SFMTA Delays Tenderloin Safety

by on March 28, 2017

SFMTA Puts Tenderloin Kids at Risk

Tenderloin’s 10 Year Wait for Two-Way Streets Continues

In 2007, the San Francisco Board of Supervisors unanimously adopted the Tenderloin-Little Saigon Neighborhood Transportation Plan. Yet today, 10 years later, the Plan’s key pedestrian safety feature—the shift of Eddy and Ellis Streets from one-way to two-way streets—has not been implemented.

I wrote in 2013 how San Francisco’s transit funders “starve” the Tenderloin. But this delay is not about money. Mayor Lee got us the money we needed to implement two-way streets.

No, the problem is SFMTA’s coming up with increasingly questionable  excuses for delaying implementation. After starting the conversion to two way streets in April 2012, the process abruptly stopped. Mayor Lee then got the funding to restart it, which led to the normal SFMTA implementation delays.

But then SFMTA came up with a new excuse: they said we had to obtain “community consensus” supporting two way streets before the project could proceed.

I learned in researching my book, The Tenderloin: Sex, Crime and Resistance in the Heart of San Francisco, that in the 1950’s the Tenderloin’s longtime two-way streets were changed to one way without even a public hearing. Union Square and downtown interests wanted to get cars faster to their shopping, so endangering Tenderloin pedestrians and hurting the neighborhood’s small businesses was fast-tracked.

In contrast, when it comes to protecting the thousands of Tenderloin kids and seniors, well, for the SFMTA it’s “community consensus” time.

Community consensus?
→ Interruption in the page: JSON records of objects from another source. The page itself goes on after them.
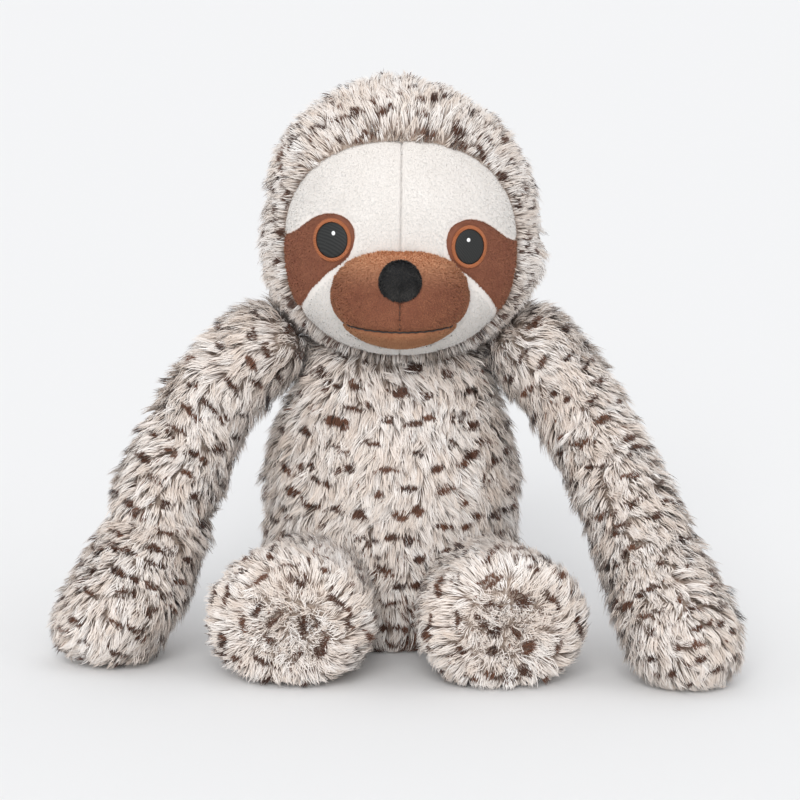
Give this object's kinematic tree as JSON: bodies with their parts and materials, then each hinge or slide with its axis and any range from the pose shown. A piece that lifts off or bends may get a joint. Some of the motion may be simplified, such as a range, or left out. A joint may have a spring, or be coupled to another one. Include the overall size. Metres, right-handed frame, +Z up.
{
  "type": "plush sloth toy",
  "caption": "Seated stuffed sloth toy with long floppy arms, short legs, a turning and nodding head, spotted long-pile cover, short-pile face, eye patches and a domed muzzle.",
  "frame": {"origin": "middle of the oval seat panel, on the surface that the toy sits on", "axes": "+Z up; the face and feet point to -Y; +X is the toy's own left"},
  "size_m": [0.3214, 0.1704, 0.2746],
  "materials": {
    "spotted_fur": "long-pile faux fur, cream with short dark brown dashes",
    "face_velboa": "white short-pile velboa",
    "brown_velboa": "brown short-pile velboa",
    "black_flock": "black flocked velvet",
    "black_thread": "black satin-stitch embroidery thread",
    "rust_thread": "rust satin-stitch embroidery thread",
    "stuffing": "white polyester fibre filling",
    "pellet_cloth": "plain woven lining bag of plastic pellets"
  },
  "bodies": {
    "root": {"torso_front_panel": "spotted_fur", "torso_back_panel": "spotted_fur", "seat_panel": "spotted_fur", "torso_filling": "stuffing", "pellet_bag": "pellet_cloth"},
    "neck": {"neck_filling": "stuffing"},
    "head": {"head_left_panel": "spotted_fur", "head_right_panel": "spotted_fur", "head_filling": "stuffing", "face_left_panel": "face_velboa", "face_right_panel": "face_velboa", "left_eye_patch": "brown_velboa", "right_eye_patch": "brown_velboa", "left_eye_ring": "rust_thread", "right_eye_ring": "rust_thread", "left_eye": "black_thread", "right_eye": "black_thread", "muzzle_upper_panel": "brown_velboa", "chin_panel": "brown_velboa", "muzzle_filling": "stuffing", "mouth_thread": "black_thread", "nose": "black_flock"},
    "left_shoulder": {"left_shoulder_filling": "stuffing"},
    "left_arm": {"left_arm_inner_panel": "spotted_fur", "left_arm_outer_panel": "spotted_fur", "left_arm_filling": "stuffing"},
    "right_shoulder": {"right_shoulder_filling": "stuffing"},
    "right_arm": {"right_arm_inner_panel": "spotted_fur", "right_arm_outer_panel": "spotted_fur", "right_arm_filling": "stuffing"},
    "left_leg": {"left_leg_upper_panel": "spotted_fur", "left_leg_lower_panel": "spotted_fur", "left_sole_panel": "spotted_fur", "left_leg_filling": "stuffing"},
    "right_leg": {"right_leg_upper_panel": "spotted_fur", "right_leg_lower_panel": "spotted_fur", "right_sole_panel": "spotted_fur", "right_leg_filling": "stuffing"}
  },
  "joints": [
    {"name": "neck_turn", "type": "hinge", "parent": "root", "child": "neck", "pos_m": [0, -0.004, 0.1526], "axis": [0, 0, 1], "range_deg": [-18, 18]},
    {"name": "head_nod", "type": "hinge", "parent": "neck", "child": "head", "pos_m": [0, -0.004, 0.1526], "axis": [1, 0, 0], "range_deg": [-12, 4], "stiffness_Nm_per_rad": 0.3},
    {"name": "left_arm_swing", "type": "hinge", "parent": "root", "child": "left_shoulder", "pos_m": [0.06159, -0.004, 0.14475], "axis": [-1, 0, 0], "range_deg": [-15, 75]},
    {"name": "left_arm_raise", "type": "hinge", "parent": "left_shoulder", "child": "left_arm", "pos_m": [0.06159, -0.004, 0.14475], "axis": [0, -1, 0], "range_deg": [-5, 60]},
    {"name": "right_arm_swing", "type": "hinge", "parent": "root", "child": "right_shoulder", "pos_m": [-0.06159, -0.004, 0.14475], "axis": [-1, 0, 0], "range_deg": [-15, 75]},
    {"name": "right_arm_raise", "type": "hinge", "parent": "right_shoulder", "child": "right_arm", "pos_m": [-0.06159, -0.004, 0.14475], "axis": [0, 1, 0], "range_deg": [-5, 60]},
    {"name": "left_leg_lift", "type": "hinge", "parent": "root", "child": "left_leg", "pos_m": [0.03843, -0.046, 0.0295], "axis": [-1, 0, 0], "range_deg": [0, 20]},
    {"name": "right_leg_lift", "type": "hinge", "parent": "root", "child": "right_leg", "pos_m": [-0.03843, -0.046, 0.0295], "axis": [-1, 0, 0], "range_deg": [0, 20]}
  ]
}
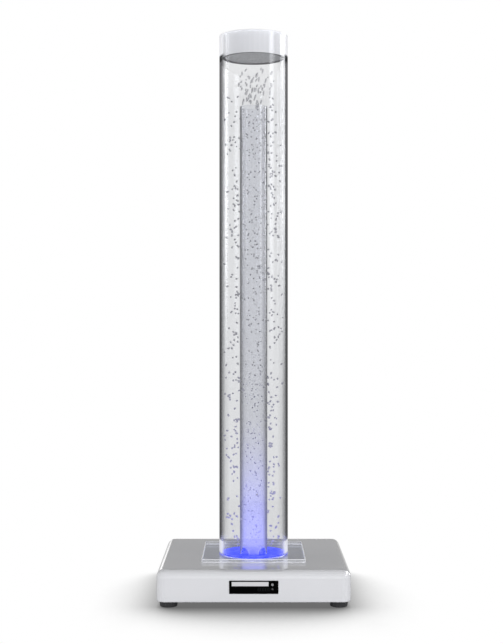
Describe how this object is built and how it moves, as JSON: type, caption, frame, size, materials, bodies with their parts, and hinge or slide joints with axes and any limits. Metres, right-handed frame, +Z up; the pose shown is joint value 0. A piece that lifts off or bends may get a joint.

It already happened. The SFCTA funded a two year community outreach program  in 2005that proceeded the Board of Supervisor’s adoption of the Plan in 2007—it was community consensus that led to the decision to return to two streets.

And community support remains strong. After half the blocks on Eddy and Ellis were converted to two-way in 2012, the Central City SRO Collaborative surveyed residents to see if they felt it was calming traffic. 55% said the two way streets increased pedestrian safety, and 21% noticed no difference (21% had no opinion).

But SFMTA wanted the impossible. They decided it was not enough to have  strong community support for two-way streets demonstrated over a more than seven year period.  Instead, SFMTA insisted we had to have “community consensus,” which in their view means community unanimity. Every single group, business and organization must agree to two-way streets before the project can proceed.

The SFMTA would never try this game in a homeowner community. But they think–wrongly—they can pull this “community unanimity” stunt in the Tenderloin.

It’s understandable that the SFMTA is coming across people either unaware or not supportive of the project, as many Tenderloin residents and workers were not here from 2005-2007 when the community outreach occurred. Some were now learning about the decade old plan for the first time, and wondered about the process.

This would not have been an issue had two way streets been implemented several years ago, but SFMTA failed to do that.

Community unanimity is virtually impossible to reach in any neighborhood. I’ve never heard of a pedestrian safety project where SFMTA imposed this unrealistic  standard and assume it was specially created for the Tenderloin.

Following the intervention of Supervisor Jane Kim’s office, SFMTA has partially backed off the “community consensus” requirement (though Ellis Street is not going forward due to hotel owner opposition, so it will only be fully two way on Eddy Street).

“Federal Approval

But having been forced to drop one obstacle, the SFMTA has now injected a new one: it claims to need federal approval to move forward since federal funds are involved.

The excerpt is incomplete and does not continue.